なんらかの状況または思考が引き金となり、波乱を望む存在を目覚めさせることがあります。
「平和よりも自分が正しいほうがいい」という何者かが、あなたのなかにいることを感じられるでしょうか?
その存在に気づけるかどうかが大切です。
エゴを超えて:真のアイデンティティ
エゴは生き延びるために闘っていますが、そのエゴとはただの妄想にすぎないことを知りましょう。
エゴから解放されるために必要なのは、エゴに気づくことだけです。
「気づき」とは、いまのこの瞬間に秘められた力です。「気づき」とエゴは共存できません。
一度でもその感覚を味わえば「いまに在る」パワーは高まり、エゴの束縛力は失われていきます。
「いまに在る」ことだけがあなたのなかの過去を解体し、あなたの意識の状態を変容させるのです。
自己という幻想を捨てたとき、残るのは知覚や体験、思考や感情が現れては消える「意識の明かり」です。
それが「大いなる存在」であり、真の「私」です。
「大いなる存在」としての自分を知ると、絶対に重要な出来事というものがなくなります。その出来事を尊重はしても、深刻さや重さはもはや感じません。
つねに「大いなる存在」という自分の本質を感じられるでしょうか。
いまこの瞬間に「私は在る」と感じられるでしょうか。
すべての構造物は不安定
エゴの奥には「自己イメージを強化したい」という、強い無意識の衝動があります。
自分が「大いなる存在」「源」「神」とつながっているという喜びの感覚は、「思考」によって覆い隠されます。
すると自己イメージ、つまり幻の自己が出現します。目立ちたい、特別でありたい、もっと欲しいといったエゴの隠れた動機が生まれるのです。
エゴの底流にあるのは、自分が存在しなくなるという不安です。
エゴは不安を解消するために行動し、何かを手に入れて一時的に不安を紛らわすことはできますが、決して満足はしません。
どんな形も永遠ではなく移ろいゆくことを、エゴにはなんとなくわかっているからです。
トール氏は友人と自然保護区を散歩していたとき、廃墟とその近くに立てられた看板を見ました。

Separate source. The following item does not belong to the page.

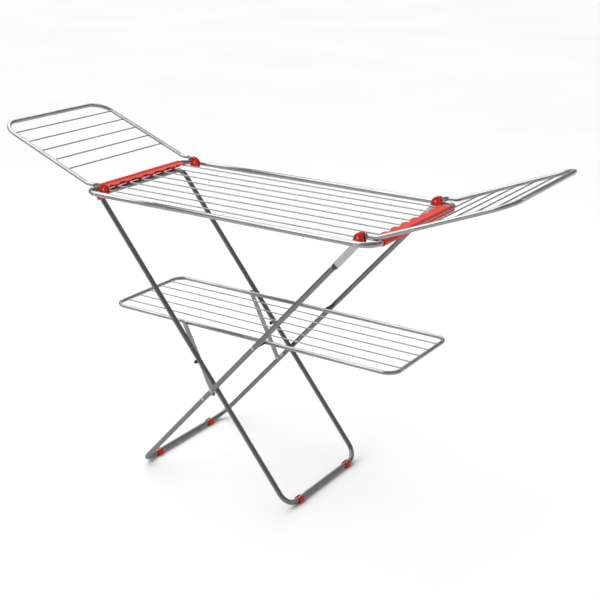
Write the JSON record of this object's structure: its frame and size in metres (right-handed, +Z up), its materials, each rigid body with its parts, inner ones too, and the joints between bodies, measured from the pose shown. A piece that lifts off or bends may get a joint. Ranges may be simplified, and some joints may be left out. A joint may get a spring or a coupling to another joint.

看板には「危険。すべての構築物は不安定」と書かれていて、友人とともに感動したといいます。
どんなに堅固に見えても、すべての構築物(形)は不安定だと気づき、受け入れましょう。
すると身のうちに安らかな気持ちが湧き起こります。
優越感をもちたいエゴ
自分のなかのエゴに気づいたとき、気づいているのはエゴを超えた「ほんとうの自分」です。
誰かにニュースを知らせるとき、悪いニュースであっても一瞬「満足感」がよぎるのに気づいたとします。

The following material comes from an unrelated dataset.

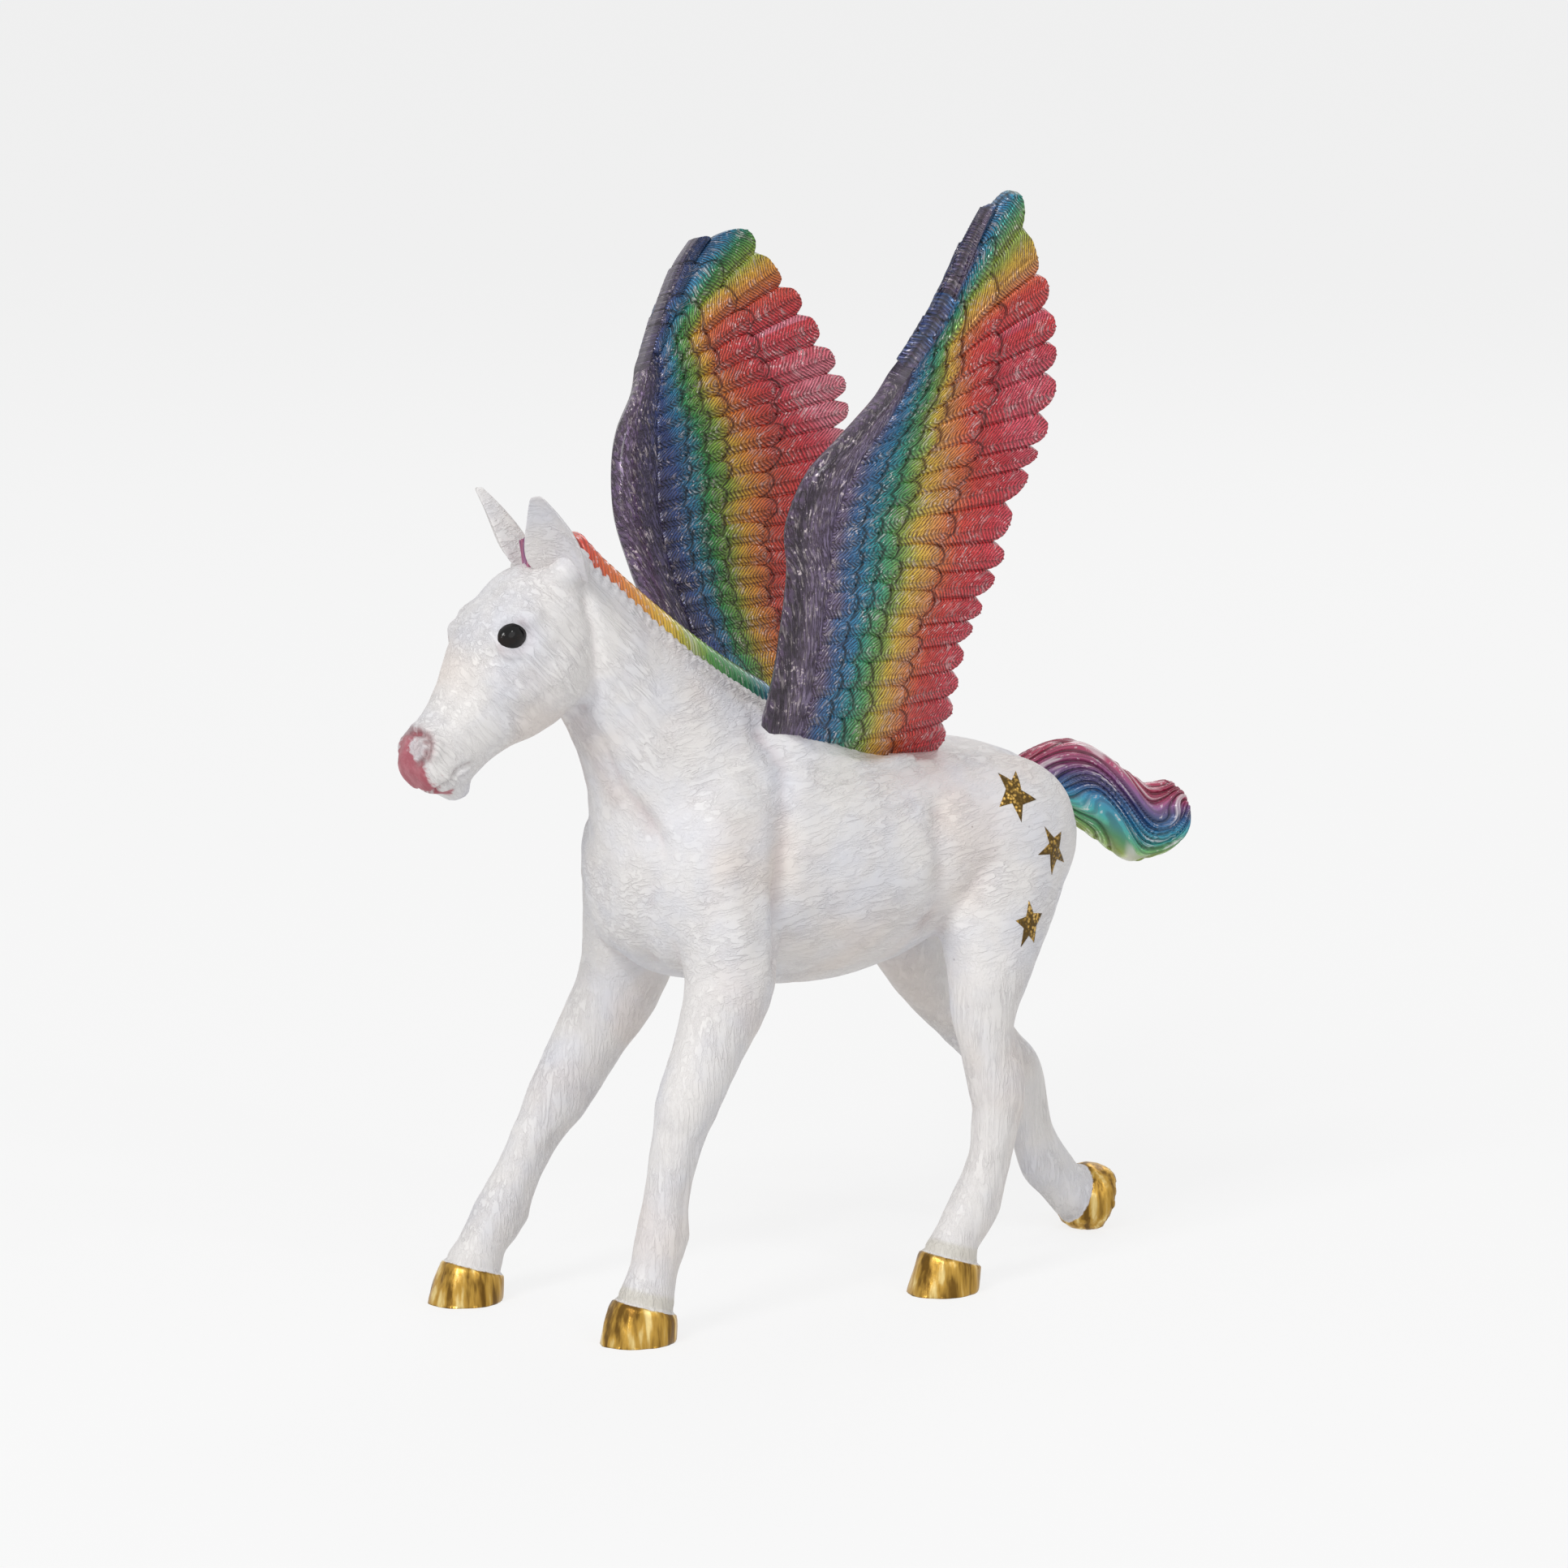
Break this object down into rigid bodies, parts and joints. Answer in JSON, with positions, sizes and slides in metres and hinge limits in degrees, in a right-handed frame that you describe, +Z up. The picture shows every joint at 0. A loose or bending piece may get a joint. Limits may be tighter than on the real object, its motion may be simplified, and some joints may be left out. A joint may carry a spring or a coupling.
{
  "type": "winged foal figurine",
  "caption": "Striding winged foal figurine with raised feathered wings, a lifted head, a wavy tail and flat-soled hooves.",
  "frame": {"origin": "bottom centre of the whole figurine, on the ground under the soles", "axes": "+Z up, the foal faces -Y, its left side is +X"},
  "size_m": [0.047, 0.092, 0.1063],
  "materials": {
    "body": "satin white paint with gold hooves and stars, pink muzzle and a rainbow mane and tail",
    "left_wing": "pearly rainbow paint, purple in front to red at the feather tips",
    "right_wing": "pearly rainbow paint, purple in front to red at the feather tips"
  },
  "bodies": {
    "root": {"body": "body", "left_wing": "left_wing", "right_wing": "right_wing"}
  },
  "joints": []
}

それは自分が他人より「多く」を知っているというエゴの優越感です。
また、誰かに否定的な判断をくだし、自分が倫理的に優位に立ったと想像し、エゴを強化することもあります。
エゴと名声
有名人との関係をアピールして虚構の自己意識を強化したがる人も多いです。
世間で有名になると、集団的なイメージによってほんとうの姿がかき消されてしまいます。
アインシュタインは超人扱いされるほどに賞賛されましたが、人々が創りあげたイメージと自分を決して混同しませんでした。

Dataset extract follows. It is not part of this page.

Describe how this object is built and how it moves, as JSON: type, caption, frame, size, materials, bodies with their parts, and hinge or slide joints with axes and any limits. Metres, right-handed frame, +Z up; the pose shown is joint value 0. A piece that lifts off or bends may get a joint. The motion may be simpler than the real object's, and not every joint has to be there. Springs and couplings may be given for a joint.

しかし有名人のなかには、世間からの過大評価というフィクションに自分を同一化してしまう人もいます。
実際に自分はそこらの人間よりも優れていると思い込むのです。
結果、自分自身からも他人からも疎外され、ますます不幸になります。
だから有名人は他者と真の人間関係を結びにくいのです。
真の人間関係には、相手への開かれた明晰な関心の流れがあります。
相手に対し「何も求めていないが無関心ではない」という状態です。
この明晰な関心が「いまに在る」ということで、すべての人間関係に必須の要件なのです。